To give it an Australian context, says Orme, it’s like going to a Collingwood supporter and asking them to sympathise with Carlton.
“Collingwood needs to understand the threat isn’t from Carlton,” says Orme. “It’s from soccer. Or rugby. It’s trying to get people to understand that it’s soccer taking over from Aussie Rules.”
Orme maintains that ISIL’s days are numbered. “They are not magic,” he says. “They are about to be defeated”. But this must be viewed with some caution.
In Afghanistan in 2010, one of his predecessors in the Middle East theatre, now-retired Major General John Cantwell, told me of Afghanistan fight: “We can and we will win this war.”
They didn’t. Instead, they are managing their exit with no clear result.
“What I’ve said is we can defeat ISIL militarily,” says Orme. “We are focusing on the strengths of ISIL and I do believe we can defeat that.”
Gone — at least in Orme’s mind — are the days of Coalition forces bombing from the air, surging on the ground, and then spending trying to rebuild the country and impose Western democracy.
He says the countries in his area of command have thousands of years of tribal governance that preceded democracy.

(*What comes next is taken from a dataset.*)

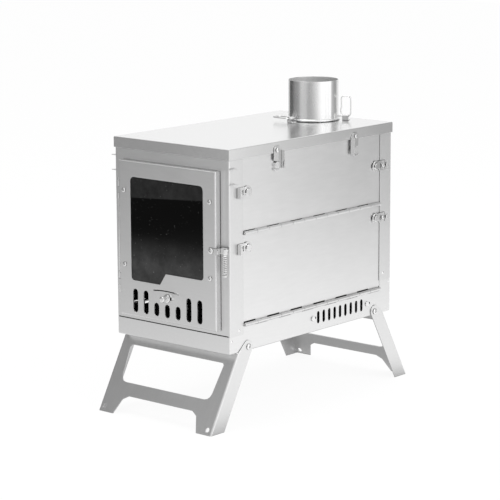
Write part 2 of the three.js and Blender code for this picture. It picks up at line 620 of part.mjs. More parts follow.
// ---- Side panels ----
function lowerPanel() {
  const foot = LOW_AXIS + LOW_NOTCH;
  const ear = SHEET_REAR - TRAY_EAR_LENGTH - 2 * GAP;
  const notch = STAND + TRAY_EAR + 5 * GAP;
  const sheet = outline([
    [SHEET_FRONT, foot],
    [ear, foot],
    [ear, notch],
    [SHEET_REAR, notch],
    [SHEET_REAR, MID_AXIS - MID_NOTCH],
    [SHEET_FRONT, MID_AXIS - MID_NOTCH],
  ]);
  return join(
    slab('x', sheet, WALL_IN, WALL_OUT, bossHoles(SIDE_LATCH_RISES[0])),
    knuckles(1, 1, LOW_NOTCH, LOW_AXIS),
    knuckles(0, -1, MID_NOTCH, MID_AXIS),
  );
}

function upperPanel() {
  const sheet = box(SHEET_FRONT, MID_AXIS + MID_NOTCH, SHEET_REAR, PANEL_TOP);
  const boss = pin('x', BOSS_RADIUS, WALL_OUT - SHEET / 2, WALL_OUT + BOSS_HEIGHT, 12);
  return join(
    slab('x', sheet, WALL_IN, WALL_OUT, bossHoles(SIDE_LATCH_RISES[1])),
    knuckles(1, 1, MID_NOTCH, MID_AXIS),
    TOP_LATCH_PLACES.map((y) => boss.translate([0, y, TOP_BOSS])),
  );
}

// A turned boss, riveted through its panel with the shank flush inside.
const sideBoss = join(
  pin('x', BOSS_RADIUS, WALL_OUT + GAP, WALL_OUT + BOSS_HEIGHT, 12),
  pin('x', BOSS_SHANK, WALL_IN, WALL_OUT + BOSS_HEIGHT / 2, 8),
);
const rod = () => pin('y', ROD_RADIUS, ROW_FRONT, ROW_REAR, 10);
for (const [name, side] of SIDES) {
  add(`lower_panel_${name}`, sided(lowerPanel(), side), SIDE);
  add(`upper_panel_${name}`, sided(upperPanel(), side), SIDE);
  add(`lower_rod_${name}`, rod(), FIXING, [side * AXIS_X, 0, LOW_AXIS]);
  add(`middle_rod_${name}`, rod(), FIXING, [side * AXIS_X, 0, MID_AXIS]);
  for (const [end, way] of ENDS) {
    const y = way * (REAR - BOSS_INSET);
    add(`boss_${end}_low_${name}`, sided(sideBoss, side), FIXING, [0, y, SIDE_LATCH_RISES[0]]);
    add(`boss_${end}_high_${name}`, sided(sideBoss, side), FIXING, [0, y, SIDE_LATCH_RISES[1]]);
  }
}

// ---- Latches ----
// The band that the boss leaves by: an arc round the pivot, from one angle to the other.
function mouth(reach, radius, from, to) {
  return [
    ...arc(0, 0, reach + radius, from, to, 5),
    ...arc(0, 0, reach - radius, to, from, 5),
  ];
}

// Side latch of a front panel, pivot at the origin: the hook lies over the boss and opens downwards.
function sideLatch() {
  const hook = HOOK_RADIUS + HOOK_BAND;
  const block = box(-LATCH_TAIL, -LATCH_TAB_HALF, LATCH_REACH - HOOK_RADIUS, LATCH_TAB_HALF);
  const window = box(LATCH_SLOT[0], -LATCH_SLOT_HALF, LATCH_SLOT[1], LATCH_SLOT_HALF);
  const pivot = circle(0, 0, LATCH_PIVOT_RADIUS + GAP, 8);
  const plate = join(
    slab('x', block, 0, LEVER, [window, pivot]),
    slab('x', circle(LATCH_REACH, 0, hook, 14), 0, LEVER),
  );
  const tab = slab('x', box(-LATCH_TAIL, -LATCH_TAB_HALF, -LATCH_TAIL + LEVER, LATCH_TAB_HALF), 0, LATCH_TAB);
  return join(cut(
    plate,
    slab('x', circle(LATCH_REACH, 0, HOOK_RADIUS, 14), -1, LEVER + 1),
    slab('x', mouth(LATCH_REACH, HOOK_RADIUS, 0, -MOUTH_TURN), -1, LEVER + 1),
  ), tab);
}

// Top latch of the front pair, pivot at the origin: it hangs from the plate's edge and opens forwards.
function topLatch() {
  const hook = HOOK_RADIUS + HOOK_BAND;
  const foot = -TOP_LATCH_REACH - TOP_LATCH_TAIL;
  const block = outline([
    [-LATCH_TAIL, TOP_LATCH_TAIL, 3],
    [LATCH_TAIL, TOP_LATCH_TAIL, 3],
    [TOP_TAB_SIDE, -LEVER / 2],
    [TOP_TAB_SIDE, foot],
    [0, foot, 2],
    [-LATCH_TAIL, -TOP_LATCH_REACH + HOOK_RADIUS, 2],
  ]);
  const plate = join(
    slab('x', block, 0, LEVER, [circle(0, 0, LATCH_PIVOT_RADIUS + GAP, 8)]),
    slab('x', circle(0, -TOP_LATCH_REACH, hook, 14), 0, LEVER),
  );
  const edge = box(TOP_TAB_SIDE - LEVER, foot, TOP_TAB_SIDE, -LEVER / 2);
  return join(cut(
    plate,
    slab('x', circle(0, -TOP_LATCH_REACH, HOOK_RADIUS, 14), -1, LEVER + 1),
    slab('x', mouth(TOP_LATCH_REACH, HOOK_RADIUS, -90, -90 - TOP_MOUTH_TURN), -1, LEVER + 1),
  ), slab('x', edge, 0, LATCH_TAB));
}

for (const [name, side] of SIDES) {
  for (const [end, way] of ENDS) {
    const turned = way < 0 ? sideLatch() : sideLatch().mirror([0, 1, 0]);
    const y = -way * (FRONT + LATCH_INSET);
    ['low', 'high'].forEach((level, i) => {
      const place = [side * SIDE_LEVER_X, y, SIDE_LATCH_RISES[i]];
      add(`latch_${end}_${level}_${name}`, sided(turned, side), SMALL, place);
    });
    const hung = way < 0 ? topLatch() : topLatch().mirror([0, 1, 0]);
    const topPlace = [side * TOP_LEVER_X, TOP_LATCH_PLACES[way < 0 ? 0 : 1], TOP_LATCH_AXIS];
    add(`latch_top_${end}_${name}`, sided(hung, side), SMALL, topPlace);
  }
}

// ---- Fire door ----
const doorVents = Array.from({ length: DOOR_VENTS }, (_, i) => {
  const order = i - (DOOR_VENTS - 1) / 2;
  const x = order * DOOR_VENT_PITCH;
  const head = STAND + (Math.abs(order) < 2 ? DOOR_VENT_LOW_HEAD : DOOR_VENT_HEAD);
  return slot(x - DOOR_VENT_WIDTH / 2, STAND + DOOR_VENT_FOOT, x + DOOR_VENT_WIDTH / 2, head, 4);
});
const doorScrews = DOOR_SCREW_RISES.flatMap((z) => [DOOR_SCREW_SIDE, -DOOR_SCREW_SIDE].map((x) => [x, z]));
const damperHead = STAND + DOOR_VENT_HEAD + GUIDE_LAP;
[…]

“If you try to impose other outcomes on a society that has its own complexities and orders, you end up failing,” he says. It is a mistake Western governments have continually made, and one that al-Baghdadi is now repeating with ISIL.
While ISIL appears to have forms of governance in place in its Syrian headquarters of Raqqa, or in Mosul in northern Iraq, it only relates to hard line edicts on behaviour, education and appearance.
It is one thing to execute someone in the town square, another to maintain the city’s power and water, to keep it supplied with food and to run public transport. Without them, you cannot win the people’s loyalty.
Orme says if he had al-Baghdadi sitting in his office, he wouldn’t question his beliefs, because he has no doubt the terror leader believes in what he is doing. But he would question his strategy.
“I would ask why he believes the tactics he’s chosen will achieve his ends,” says Orme. “Because I believe he’s a loser as a strategist and tactician, and I believe he’s leading his people to disaster.”